**Instructions to follow:** Take the data below and repeat it exactly.

**Data section:**
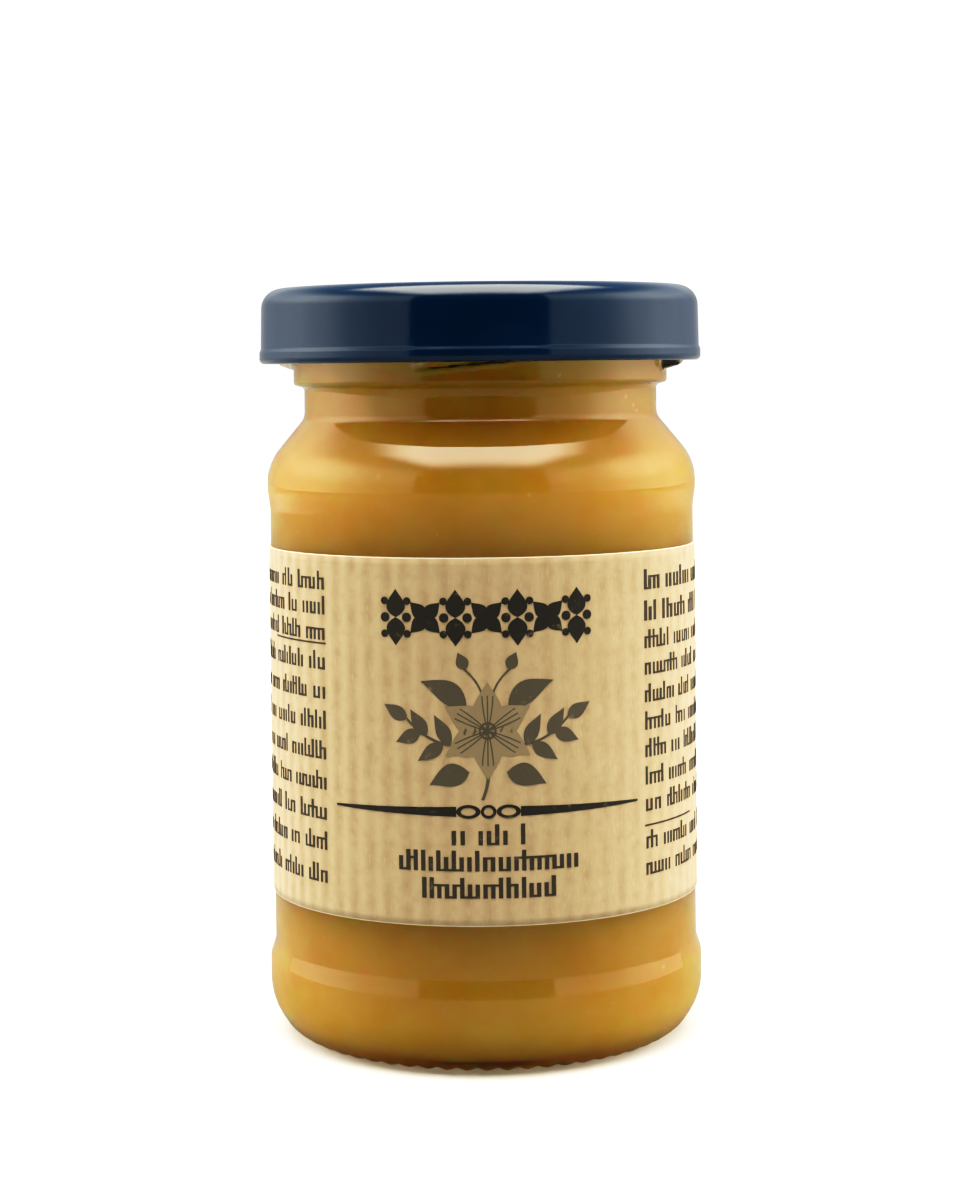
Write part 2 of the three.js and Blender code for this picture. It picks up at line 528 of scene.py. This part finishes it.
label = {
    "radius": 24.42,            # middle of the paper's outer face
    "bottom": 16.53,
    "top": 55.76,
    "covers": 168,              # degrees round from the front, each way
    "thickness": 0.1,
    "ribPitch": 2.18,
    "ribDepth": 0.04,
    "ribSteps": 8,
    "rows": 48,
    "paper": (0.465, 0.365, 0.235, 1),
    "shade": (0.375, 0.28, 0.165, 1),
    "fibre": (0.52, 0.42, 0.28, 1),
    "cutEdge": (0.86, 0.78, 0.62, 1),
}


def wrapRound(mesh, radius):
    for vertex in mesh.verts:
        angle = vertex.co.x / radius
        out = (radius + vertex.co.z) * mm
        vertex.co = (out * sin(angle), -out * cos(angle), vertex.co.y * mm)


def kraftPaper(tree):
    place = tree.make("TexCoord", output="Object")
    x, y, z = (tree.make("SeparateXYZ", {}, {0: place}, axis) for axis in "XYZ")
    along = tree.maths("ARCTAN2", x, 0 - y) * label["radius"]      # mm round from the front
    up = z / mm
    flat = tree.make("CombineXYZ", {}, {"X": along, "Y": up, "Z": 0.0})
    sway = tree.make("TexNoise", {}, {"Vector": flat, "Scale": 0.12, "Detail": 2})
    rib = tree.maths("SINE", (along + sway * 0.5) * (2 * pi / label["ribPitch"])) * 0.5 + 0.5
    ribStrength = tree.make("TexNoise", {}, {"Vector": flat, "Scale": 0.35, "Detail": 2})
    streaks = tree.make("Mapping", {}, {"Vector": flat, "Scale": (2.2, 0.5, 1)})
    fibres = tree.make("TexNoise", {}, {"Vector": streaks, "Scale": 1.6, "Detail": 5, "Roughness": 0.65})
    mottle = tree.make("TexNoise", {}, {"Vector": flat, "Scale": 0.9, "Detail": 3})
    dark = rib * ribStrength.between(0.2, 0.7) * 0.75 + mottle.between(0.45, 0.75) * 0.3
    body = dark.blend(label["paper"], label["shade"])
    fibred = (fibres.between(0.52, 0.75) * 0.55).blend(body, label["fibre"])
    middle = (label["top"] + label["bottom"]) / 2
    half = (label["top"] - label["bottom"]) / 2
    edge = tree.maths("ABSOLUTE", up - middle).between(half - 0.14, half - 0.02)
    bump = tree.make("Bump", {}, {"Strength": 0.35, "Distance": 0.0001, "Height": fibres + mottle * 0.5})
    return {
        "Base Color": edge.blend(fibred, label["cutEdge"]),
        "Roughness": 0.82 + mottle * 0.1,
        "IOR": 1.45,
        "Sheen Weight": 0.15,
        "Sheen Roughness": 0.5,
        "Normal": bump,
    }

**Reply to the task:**
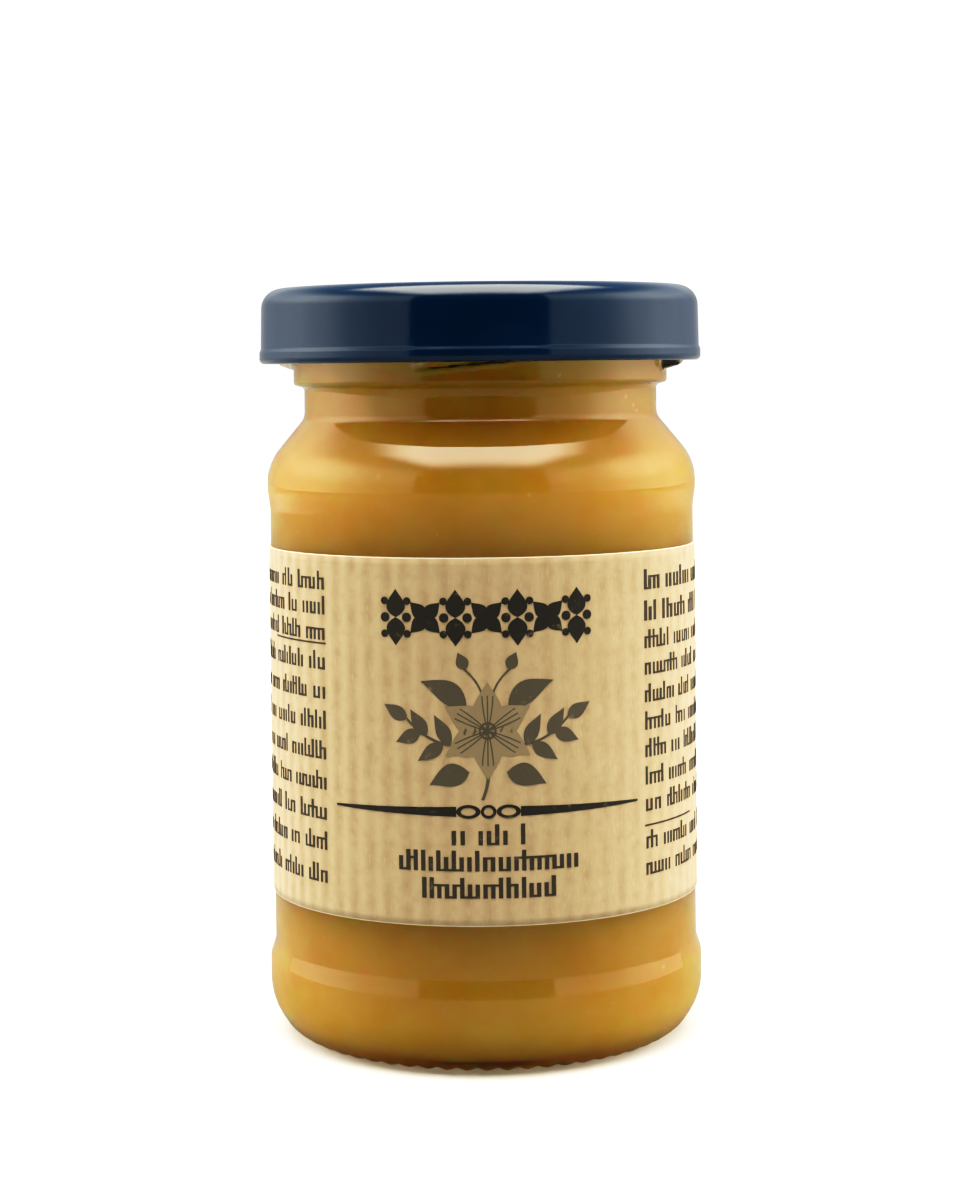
Write part 2 of the three.js and Blender code for this picture. It picks up at line 528 of scene.py. This part finishes it.
label = {
    "radius": 24.42,            # middle of the paper's outer face
    "bottom": 16.53,
    "top": 55.76,
    "covers": 168,              # degrees round from the front, each way
    "thickness": 0.1,
    "ribPitch": 2.18,
    "ribDepth": 0.04,
    "ribSteps": 8,
    "rows": 48,
    "paper": (0.465, 0.365, 0.235, 1),
    "shade": (0.375, 0.28, 0.165, 1),
    "fibre": (0.52, 0.42, 0.28, 1),
    "cutEdge": (0.86, 0.78, 0.62, 1),
}


def wrapRound(mesh, radius):
    for vertex in mesh.verts:
        angle = vertex.co.x / radius
        out = (radius + vertex.co.z) * mm
        vertex.co = (out * sin(angle), -out * cos(angle), vertex.co.y * mm)


def kraftPaper(tree):
    place = tree.make("TexCoord", output="Object")
    x, y, z = (tree.make("SeparateXYZ", {}, {0: place}, axis) for axis in "XYZ")
    along = tree.maths("ARCTAN2", x, 0 - y) * label["radius"]      # mm round from the front
    up = z / mm
    flat = tree.make("CombineXYZ", {}, {"X": along, "Y": up, "Z": 0.0})
    sway = tree.make("TexNoise", {}, {"Vector": flat, "Scale": 0.12, "Detail": 2})
    rib = tree.maths("SINE", (along + sway * 0.5) * (2 * pi / label["ribPitch"])) * 0.5 + 0.5
    ribStrength = tree.make("TexNoise", {}, {"Vector": flat, "Scale": 0.35, "Detail": 2})
    streaks = tree.make("Mapping", {}, {"Vector": flat, "Scale": (2.2, 0.5, 1)})
    fibres = tree.make("TexNoise", {}, {"Vector": streaks, "Scale": 1.6, "Detail": 5, "Roughness": 0.65})
    mottle = tree.make("TexNoise", {}, {"Vector": flat, "Scale": 0.9, "Detail": 3})
    dark = rib * ribStrength.between(0.2, 0.7) * 0.75 + mottle.between(0.45, 0.75) * 0.3
    body = dark.blend(label["paper"], label["shade"])
    fibred = (fibres.between(0.52, 0.75) * 0.55).blend(body, label["fibre"])
    middle = (label["top"] + label["bottom"]) / 2
    half = (label["top"] - label["bottom"]) / 2
    edge = tree.maths("ABSOLUTE", up - middle).between(half - 0.14, half - 0.02)
    bump = tree.make("Bump", {}, {"Strength": 0.35, "Distance": 0.0001, "Height": fibres + mottle * 0.5})
    return {
        "Base Color": edge.blend(fibred, label["cutEdge"]),
        "Roughness": 0.82 + mottle * 0.1,
        "IOR": 1.45,
        "Sheen Weight": 0.15,
        "Sheen Roughness": 0.5,
        "Normal": bump,
    }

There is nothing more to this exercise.